Two additional adjustments to existing revenues are included in this budget recommendation. First is a 1.75 percentage point increase to the Personal Property Lease Tax applied to non-possessory computer leases of cloud software and cloud infrastructure that brings this tax in alignment with the tax imposed on all other lease, rental or use of rented, personal property currently taxed at 9.0 percent. In addition, the 2021 budget calls for the Vehicle Fuel Tax on non-airline purchases to increase by $0.03 per gallon.

Even under challenging conditions, the City remains committed to investing in the future of our residents and businesses, and more than $18.6 million in new investments are included in the 2021 budget. These investments include an additional $5.25 million in funding for community-based violence prevention and reduction efforts.
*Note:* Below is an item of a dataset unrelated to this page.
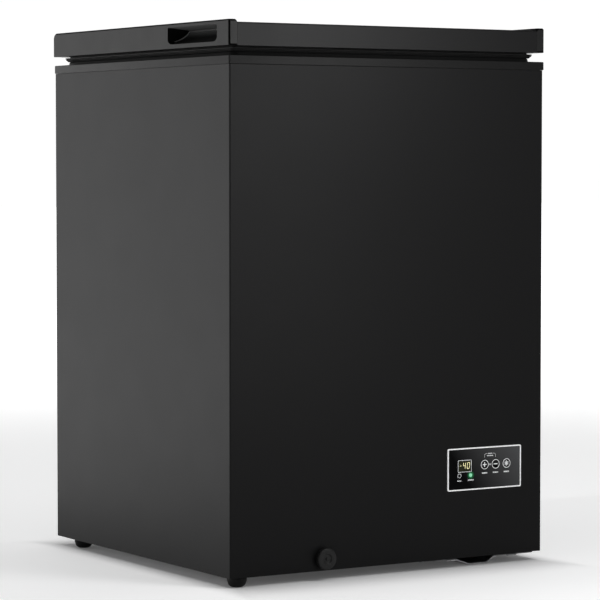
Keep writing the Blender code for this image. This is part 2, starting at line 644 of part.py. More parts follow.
def build():
    clear_scene()
    black_paint = make_material("black_paint", (0.018, 0.018, 0.019), 0.42)
    black_plastic = make_material("black_plastic", (0.016, 0.016, 0.017), 0.5)
    galvanised = make_material("galvanised_steel", (0.55, 0.56, 0.57), 0.38, 1.0)
    white_sheet = make_material("white_liner", (0.82, 0.83, 0.84), 0.3)
    foam = make_material("insulating_foam", (0.8, 0.72, 0.45), 0.9)
    copper = make_material("copper_tube", (0.72, 0.36, 0.2), 0.32, 1.0)
    black_steel = make_material("black_steel", (0.02, 0.02, 0.02), 0.35, 0.3)
    rubber = make_material("black_rubber", (0.02, 0.02, 0.02), 0.75)
    silver = make_material("silver_line", (0.75, 0.76, 0.78), 0.22, 1.0)
    gloss = make_material("gloss_black", (0.006, 0.006, 0.007), 0.08)
    board_green = make_material("circuit_board", (0.02, 0.16, 0.06), 0.5)
    glass = make_material("display_glass", (0.01, 0.012, 0.01), 0.1)
    lens = make_material("indicator_lens", (0.25, 0.6, 0.3), 0.25)
    basket_white = make_material("basket_white", (0.85, 0.86, 0.87), 0.4)
    hinge_steel = make_material("hinge_steel", (0.05, 0.05, 0.055), 0.4, 0.8)

    outer_wrap(black_paint)
    rear_panel(black_paint)
    bottom_panel(galvanised)
    top_frame(black_plastic)
    inner_liner(white_sheet)
    foam_body(foam)
    evaporator_coil(copper)
    temperature_sensor(black_plastic)
    condenser_coil(copper)
    base_plate(galvanised)
    rear_cover(black_paint)
    cord_gland(black_plastic)
    vent_grille(black_plastic)
    feet(black_plastic)
    compressor(black_steel, rubber, black_plastic)
    pipes(copper)
    drain(black_plastic, joint_empty("drain_plug_outer_axis", DRAIN_X, FRONT_Y, DRAIN_Z),
          joint_empty("drain_plug_inner_axis", DRAIN_X, DRAIN_Y, FLOOR_Z))
    control_panel(silver, gloss, black_plastic, board_green, glass, lens)
    buttons(gloss)

    lid_axis = joint_empty("lid_axis", 0.0, HINGE_Y, HINGE_Z)
    lid_shell(black_paint, white_sheet, foam, rubber, lid_axis)
    for side in (-1, 1):
        lid_trim(side, black_plastic, lid_axis)
        hinge(side, hinge_steel, lid_axis)
        middle = side * (BASKET_NEAR + BASKET_FAR) / 2
        basket(side, basket_white, joint_empty(f"basket_axis_{side}", middle, 0.0, LEDGE_Z))


build()
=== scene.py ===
from math import cos, pi, radians, sin

import bmesh
import bpy
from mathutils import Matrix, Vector


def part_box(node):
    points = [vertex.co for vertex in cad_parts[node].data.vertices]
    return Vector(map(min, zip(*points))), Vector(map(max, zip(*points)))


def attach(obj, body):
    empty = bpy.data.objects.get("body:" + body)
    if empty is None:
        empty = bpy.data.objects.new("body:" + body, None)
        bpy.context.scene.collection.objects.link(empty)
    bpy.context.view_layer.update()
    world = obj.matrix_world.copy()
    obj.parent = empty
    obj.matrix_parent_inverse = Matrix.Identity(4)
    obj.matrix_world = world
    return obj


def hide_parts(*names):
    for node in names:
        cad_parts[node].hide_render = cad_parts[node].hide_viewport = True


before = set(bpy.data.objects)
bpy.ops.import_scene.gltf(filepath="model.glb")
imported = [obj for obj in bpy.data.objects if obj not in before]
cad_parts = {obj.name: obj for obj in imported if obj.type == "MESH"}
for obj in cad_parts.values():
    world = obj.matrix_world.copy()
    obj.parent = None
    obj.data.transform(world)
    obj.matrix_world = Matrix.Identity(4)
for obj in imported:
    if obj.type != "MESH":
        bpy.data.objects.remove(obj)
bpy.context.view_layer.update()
mm = 0.001  # sizes below are in millimetres


def boxOf(node):
    low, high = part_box(node)
    return low / mm, high / mm


# mesh tools

def lift(loop, axis, height):
    if axis == "X":
        return [(height, u, v) for u, v in loop]
    if axis == "Y":
        return [(u, height, v) for u, v in loop]
    return [(u, v, height) for u, v in loop]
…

These resources will support the expansion of violence prevention and domestic violence programming, provide funding for high risk youth and launch of the co-responder model pilot that would involve trained mental health professionals, community paramedics and Crisis Intervention Team-trained police officers co-responding to certain 911 calls.

To build on community investments made in 2020, this budget will provide an additional $1.7 million for youth programming, $2.0 million in new funding for affordable housing and $7.0 million for economic recovery efforts to support workforce training, help small businesses build capacity and assist with job creation and recruitment.

With the largest budget deficit in Chicago’s history and a once-in-a-lifetime global pandemic crippling our economy, the City has remained committed to making budgetary decisions that lead to long-term financial stability while continuing to prioritize our values of equity, transparency and inclusion. The 2021 budget proposal addresses the City’s obligations, finds cost saving reforms and community investments, and preserves key services to ensure our fiscal and economic stability for future generations.